Strophanthus hispidus, Kombe-seed.
Strophanthus is a muscle poison; it increases the contractile power of all striped muscles. Acts on the heart; increasing the systole and diminishes the rapidity. May be used with advantage to tone the heart, and run off dropsical accumulations. In small doses for weak heart; it feels enlarged. In mitral regurgitation, where oedema and dropsy have supervened (Digit). Strophanthus occasions no gastric distress, has no cumulative effects, is a greater diuretic, and is safer for the aged, as it does not affect the vaso-motors. In pneumonia and in severe prostration from haemorrhage after operations and acute diseases. After the long use of stimulants; irritable heart of tobaccosmokers. Arterio-sclerosis; rigid arteries of aged. Restores tone to a brittle tissue, especially of the heart muscle and valves. Especially useful in failing compensation dependent upon fatty heart. Hives. Anaemia with palpitation and breathlessness. Exophthalmia goitre. Corpulent persons.
Head.--Temporal pains with double vision, impaired sight; brilliant eyes, flushed face. Senile vertigo.

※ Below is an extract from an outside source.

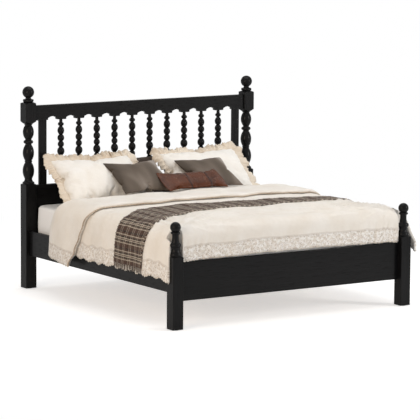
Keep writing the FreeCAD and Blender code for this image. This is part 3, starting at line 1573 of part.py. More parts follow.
def cushions():
    """Two shams against the spindles, two velvet cushions, a lumbar cushion and one behind."""
    rim, gap = value("cushion_rim"), value("soft_gap")
    wall = value(less(HEADBOARD_Y, "centre_ball_radius")) - gap
    lean = value("sham_lean")
    angle = math.radians(lean)
    sham_top = wall - value("sham_setback")
    sham_foot = sham_top - value("sham_height") * math.cos(angle) - rim * math.sin(angle)
    for side, sign in SIDES:
        cushion(
            f"sham_{side}", value("sham_width"), value("sham_height"),
            value("sham_front"), value("sham_back"), lean,
            value(f"sham_{side}_centre"), sham_foot, False,
        )
    cushion_foot = sham_foot - value("cushion_step")
    for side, sign in SIDES:
        cushion(
            f"velvet_cushion_{side}", value("cushion_width"), value("cushion_height"),
            value("cushion_front"), value("cushion_back_crown"), value(f"cushion_{side}_lean"),
            value(f"cushion_{side}_centre"), cushion_foot, True,
        )
    lumbar_foot = cushion_foot - value("lumbar_step")
    cushion(
        "lumbar_cushion", value("lumbar_width"), value("lumbar_height"),
        value("lumbar_front"), value("lumbar_back"), value("lumbar_lean"),
        value("lumbar_centre"), lumbar_foot, True,
    )
    side, crown = value("rear_cushion_width"), value("rear_cushion_crown")
    rear_lean = value("rear_cushion_lean")
    rear_angle = math.radians(rear_lean)
    rear_foot = wall - side * math.cos(rear_angle) - rim * math.sin(rear_angle)
    cushion(
        "rear_cushion", side, side, crown, crown, rear_lean,
        value("rear_cushion_centre"), rear_foot, False,
    )


# ---------------------------------------------------------------- the whole bed


def check():
    """Stop where an object failed or a sub-part holds no sound solid."""
    for thing in doc.Objects:
        if "Invalid" in thing.State or "Error" in thing.State:
            raise RuntimeError(f"{thing.Label} failed: {thing.State}")
    for label, thing in nodes.items():
        shape = thing.Shape
        if shape.isNull() or not shape.isValid() or not shape.Solids:
            raise RuntimeError(f"{label} is not a sound solid")


def write():
    os.makedirs("parts", exist_ok=True)
    for label, thing in nodes.items():
        thing.Shape.exportStep(os.path.join("parts", f"{label}.step"))


def main():
    for side, sign in SIDES:
        head_post(side, sign)
        foot_post(side, sign)
        stile(side, sign)
    crest_rail()
    sill_rail()
    headboard_panel()
    spindles()
    footboard()
    side_rails()
    slats()
    centre_support()
    hardware()
    mattress()
    duvet()
    throw()
    cushions()
    doc.recompute()
    check()
    write()
    print(f"{len(nodes)} sub-parts")


main()
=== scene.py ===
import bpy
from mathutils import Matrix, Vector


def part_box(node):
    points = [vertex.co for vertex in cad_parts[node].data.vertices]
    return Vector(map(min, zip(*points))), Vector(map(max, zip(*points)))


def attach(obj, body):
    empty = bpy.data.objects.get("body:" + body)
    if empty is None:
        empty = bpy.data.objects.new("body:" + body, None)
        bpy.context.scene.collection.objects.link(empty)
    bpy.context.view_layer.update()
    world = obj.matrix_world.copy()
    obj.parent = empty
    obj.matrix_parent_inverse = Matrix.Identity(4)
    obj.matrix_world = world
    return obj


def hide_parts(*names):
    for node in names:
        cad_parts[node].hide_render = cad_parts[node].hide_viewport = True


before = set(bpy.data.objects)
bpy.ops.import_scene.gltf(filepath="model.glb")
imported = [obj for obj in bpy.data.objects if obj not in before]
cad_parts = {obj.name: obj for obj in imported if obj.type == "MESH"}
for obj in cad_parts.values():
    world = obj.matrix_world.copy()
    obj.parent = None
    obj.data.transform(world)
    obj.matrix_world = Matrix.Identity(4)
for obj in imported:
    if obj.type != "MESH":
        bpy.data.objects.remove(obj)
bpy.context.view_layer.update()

import bisect
import math

import bmesh
import bpy
from mathutils import Matrix, Vector, noise

# The looks of a dressed king-size spindle bed. X runs across the bed, +Y to the headboard, +Z up.

scene = bpy.context.scene
BED = "bed"
MATTRESS_LOW, MATTRESS_HIGH = (Vector(corner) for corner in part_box("mattress"))
REST = MATTRESS_HIGH.z


# ---------------------------------------------------------------- small helpers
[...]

Stomach.--Nausea with special disgust for alcohol and so aids in treatment of dipsomania. Seven drops of tincture.
Urinary.--Increased secretion; scanty and albuminous.
Female.--Menorrhagia; uterine haemorrhage; uterus heavily congested. Aching pain through hips and thighs during climacteric.
Respiratory.--Dyspnoea, especially on ascending. Lungs congested. Oedema of lungs. Bronchial and cardiac asthma.
Heart.--Pulse quickened. Heart's action weak, rapid irregular, due to muscular debility; and insufficiency. Cardiac pain.
Skin.--Urticaria, especially more chronic forms.
Extremities.--Swollen, dropsical. Anasarca.
Relationship.--Compare: Digit (but is slower than strophant in its action); Phos ac (weak heart, irregular pulse, fluttering sensation in cardiac region, palpitation during sleep, fainting).
Dose.--Tincture and 6x potency. In more acute cases, five to ten drops of the tincture three times a day.